Databricks places a strong emphasis on data science and machine learning tasks. It provides built-in libraries and tools for machine learning model development, training, and deployment. Data scientists and machine learning engineers can leverage Databricks for tasks such as data exploration, feature engineering, model training, hyperparameter tuning, and model deployment. Databricks also integrates with popular machine learning frameworks like TensorFlow and PyTorch.
Azure Synapse also supports machine learning capabilities, but it may require additional setup and integration with Azure Machine Learning services for advanced machine learning workflows. While you can perform machine learning tasks within Azure Synapse, its primary focus is on data warehousing and analytics.

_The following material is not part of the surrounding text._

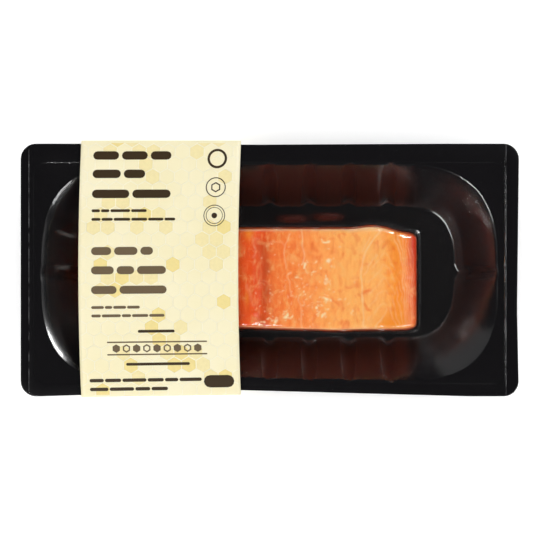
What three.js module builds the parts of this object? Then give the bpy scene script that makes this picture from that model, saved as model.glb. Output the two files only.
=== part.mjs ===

If machine learning is a central part of your data strategy, Databricks offers a more comprehensive and integrated solution for your needs.
Both Azure Synapse and Databricks are robust data platforms, each with its unique strengths and ideal use cases. The choice between these platforms should align with your organization's specific data ecosystem, team expertise, and project requirements.
- Azure Synapse is an excellent choice for organizations heavily invested in data warehousing and structured data analytics. Its MPP architecture, responsive data engine, and SQL compatibility make it a powerhouse for large-scale analytics tasks.
- Databricks, on the other hand, is the go-to platform for organizations seeking a more comprehensive data solution. It covers data engineering, data science, machine learning, and analytics in a unified environment. Its strong emphasis on collaboration and productivity, coupled with its native integration with Azure Data Lake, makes it a preferred choice for teams looking to extract maximum value from their data lake.
Ultimately, the right choice will empower your organization to unlock the full potential of your data and derive valuable insights for informed decision-making. Whether you choose Azure Synapse or Databricks, you can count on Microsoft Azure's robust and scalable cloud environment to host these platforms, ensuring that your data workloads thrive in the cloud.